Question

In given figure a= 15 m/s^2 represent the total acceleration of a particle moving in clockwise direction a circle radius R=2.5 m at a given instant time. the speed of the particle is ​

Answer 1

Answer:

Component along radius direction will be balanced by centrifugal force .

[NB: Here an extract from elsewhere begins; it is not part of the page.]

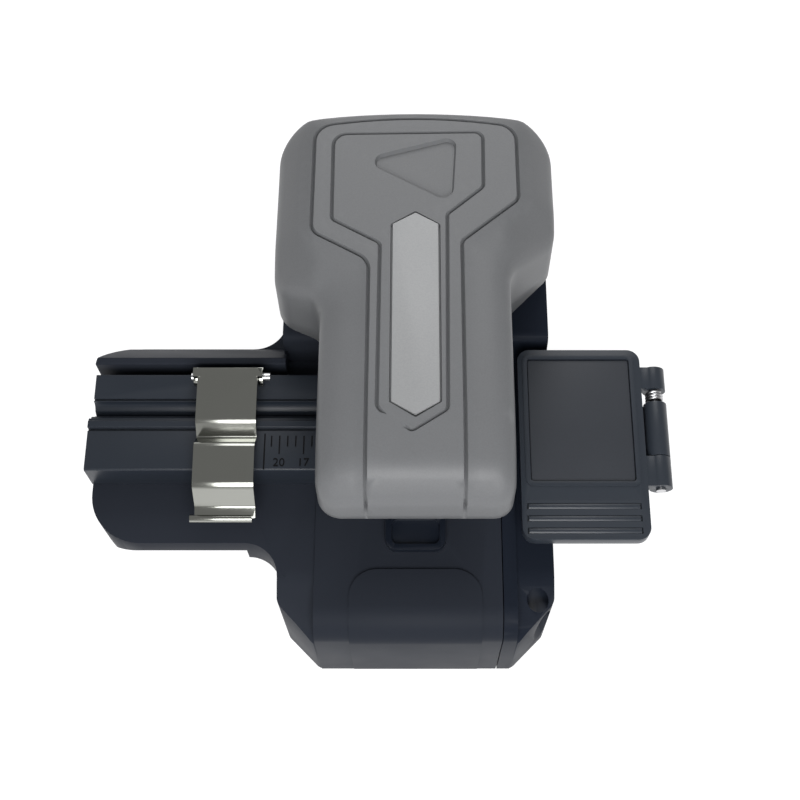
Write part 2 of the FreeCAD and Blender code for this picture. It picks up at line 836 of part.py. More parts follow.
def blade_hub():
    """Flanged sleeve that the blade turns on."""
    left = blade_x - 1.1
    right = blade_x + blade_thickness / 2 + 0.06
    flange = rod_x(rest_y, blade_height, 3.0, left, left + 0.3)
    sleeve = rod_x(rest_y, blade_height, blade_bore - running_gap, left, right)
    return flange.fuse(sleeve).cut(rod_x(rest_y, blade_height, small_pilot, left - 1, right + 1))


def blade_screw():
    """Screw that holds hub and blade to the carriage."""
    seat = blade_x + blade_thickness / 2 + 0.06
    return screw_x(rest_y, blade_height, seat, blade_x - 2.4, 2.4, small_pilot, 0.9)


def blade_wheel():
    """Hard-metal wheel ground to an edge on its rim."""
    half = blade_thickness / 2
    outline = [
        Vector(-half, blade_bore, 0),
        Vector(-half, blade_radius - 1.1, 0),
        Vector(-0.05, blade_radius, 0),
        Vector(0.05, blade_radius, 0),
        Vector(half, blade_radius - 1.1, 0),
        Vector(half, blade_bore, 0),
        Vector(-half, blade_bore, 0),
    ]
    wheel = Part.Face(Part.makePolygon(outline)).revolve(Vector(0, 0, 0), Vector(1, 0, 0), 360)
    wheel.translate(Vector(blade_x, rest_y, blade_height))
    return wheel


# ---------------------------------------------------------------- lever
def lever_plan():
    """Outline of the lever seen square to its top: narrow in front, wide over the hinge."""
    narrow = lever_half_narrow
    wide = lever_half_wide
    return [
        (-narrow, lever_front, 2.9),
        (narrow, lever_front, 2.4),
        (narrow, wing_right_root, 4.5),
        (wide, wing_right_y, 3.6),
        (wide, lever_back, 4.8),
        (0, lever_back + lever_crown, 90.0),
        (-wide, lever_back, 4.8),
        (-wide, wing_left_y, 4.0),
        (-narrow, wing_left_root, 3.0),
    ]


def panel_plan():
    """Outline of the raised panel on top; its left and right shoulders differ."""
    narrow = panel_half_narrow
    wide = panel_half_wide
    return [
        (-narrow, lever_front - 3.0, 0),
        (narrow, lever_front - 3.0, 0),
        (narrow, panel_root_right, 1.2),
        (wide, panel_right_y, 1.6),
        (wide, panel_back, 2.6),
        (0, panel_back + lever_crown - 0.4, 60.0),
        (-wide, panel_back, 2.6),
        (-wide, panel_left_y, 1.8),
        (-narrow, panel_root_left, 2.4),
    ]


def lever_side(drop, sunk=0):
    """Side outline of the lever in its own level frame, its top lowered and its front sunk."""
    back = lever_back + lever_crown
    floor = lever_top - 2 * lever_height
    return [
        (lever_front + sunk, floor, 0),
        (back + 0.6, floor, 0),
        (back + 0.2, lever_top - drop, 2.2),
        (lever_front + sunk, lever_top - drop, lever_bend - drop),
    ]


def level_blank(plan, drop):
    """Solid under a plan outline and inside the side outline, in the lever's own level frame."""
    tall = plan_prism(plan, lever_top - 1.9 * lever_height, lever_top + 1.0)
    return tall.common(side_prism(lever_side(drop), -20, 20))


def wing_falls(start):
    """Wedges cut away over the two wings, whose tops fall outwards from a starting height."""
    edge = lever_half_wide + 1.0
    wedges = []
    for side in (-1, 1):
        fall = [
            (side * wing_crease, start, 0), (side * edge, start - wing_fall, 0),
            (side * edge, lever_top + 1.0, 0), (side * wing_crease, lever_top + 1.0, 0),
        ]
        wedges.append(end_prism(fall, lever_front, lever_back + 2 * lever_crown))
    return joined(wedges)


def lowered(shape):
    """The same piece turned from the lever's own level frame to the pressed pose."""
    turned = shape.copy()
    turned.rotate(Vector(0, hinge_y, hinge_z), Vector(1, 0, 0), lever_slope)
    return turned


def badge_plan(inset):
    """Long six-sided outline of the badge, moved inwards by an inset."""
    half = badge_half_width
    front = badge_front + badge_point
    back = badge_back - badge_point
    corners = [
        (-half, front, 0.2), (0, badge_front, 0.2), (half, front, 0.2),
        (half, back, 0.2), (0, badge_back, 0.2), (-half, back, 0.2),
    ]
    return inset_corners(corners, inset)


def triangle_plan():
    """Rounded triangle sunk into the panel's rear."""
    tip = badge_back + 1.2
    return [(4.4, tip, 1.4), (5.0, tip + 9.8, 1.2), (-6.8, tip + 6.4, 1.3)]


def ceiling(y):
    """Height of the shell's inner face above a place in Y, pressed pose."""
    slope = math.radians(lever_slope)
    inside_top = lever_top - shelf_drop - lever_wall - hinge_z
    level_y = (y - hinge_y + inside_top * math.sin(slope)) / math.cos(slope)
    return hinge_z + level_y * math.sin(slope) + inside_top * math.cos(slope)


def lever_shell():
    """Sculpted cover of the lever: side shelves, raised panel with a groove round it, hollow inside."""
    shelf = level_blank(lever_plan(), shelf_drop)
    panel = level_blank(panel_plan(), 0)
    outer = joined([shelf, panel.common(level_blank(lever_plan(), 0))])
    outer = outer.cut(wing_falls(lever_top - shelf_drop))
    ring = plan_prism(inset_corners(panel_plan(), -groove_width), lever_front, lever_top + 1)
    ring = ring.cut(plan_prism(panel_plan(), lever_front - 1, lever_top + 2))
    floor_cut = side_prism(lever_side(shelf_drop + groove_depth, groove_depth), -20, 20)
    outer = outer.cut(ring.cut(floor_cut))
    outer = outer.cut(plan_prism(badge_plan(0), lever_top - badge_depth, lever_top + 1))
    outer = outer.cut(plan_prism(triangle_plan(), lever_top - 0.25, lever_top + 1))
    inner = level_blank(inset_corners(lever_plan(), lever_wall), shelf_drop + lever_wall)
    inner = inner.cut(wing_falls(lever_top - shelf_drop - lever_wall * 1.1))
    shape = lowered(outer.cut(inner))
    trim = side_prism(
        [(-30, 0, 0), (40, 0, 0), (40, lever_floor + 6.0, 0), (hinge_y - 2.0, lever_floor, 0),
         (-30, lever_floor, 0)],
        -20, 20,
    )
    shape = shape.cut(trim)
    posts = [rod_z(x, y, 1.7, frame_roof, ceiling(y) + 0.5) for x, y in lever_screw_spots]
    keeper_front = lever_front + lever_wall - 1.0
    keeper = box(-2.5, 2.5, keeper_front, keeper_front + keeper_reach, lever_floor + 0.2, lever_floor + 1.1)
    shape = joined([shape, keeper] + posts)
    for x, y in lever_screw_spots:
        shape = shape.cut(rod_z(x, y, small_pilot, frame_roof - 1, frame_roof + 2.6))
    return raised(shape)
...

$ma \cos(30) = \frac{m {v}^{2} }{r} \\ {v}^{2} = arcos30 = 15 \times 2.5 \times \frac{ \sqrt{3} }{2} \\ {v}^{2} = \frac{15 \times 2.5 \times 1.73}{2} = 32.43 \\ v \approx \: 5.7 \: \frac{m}{s}$

Answer 2

Answer:

Option (3) 5.7 m/s

Explanation:

[Note; The given case is of Non Uniform Accelerated Motion]

Given;-

[Refer to attached image 1 for diagram]

       Acceleration, a= 15 m/s²

        Radius, R = 2.5 m

[Refer to attached image 2 to visualize the case better]

Component of Acceleration on radial length;-

           Ac = a cos∅___  (1) [in this case] & [Ac= centripetal acceleration]

But,     Ac = V²/ R___ (2) [By formula]

From (1) and (2), we obtain;-

              V²/ R = a cos∅

              V² = a cos∅ R

              V² = 15 × cos 37° × 2.5

              V² = 15 × 4/5 × 5/2   [since, cos 37°= 4/5]

              V² = 30

               V = √30

               V ≈ 5.7 m/s (approx)

Hence, the speed of the particles is 5.7 m/s.

Hope it helps! ;-))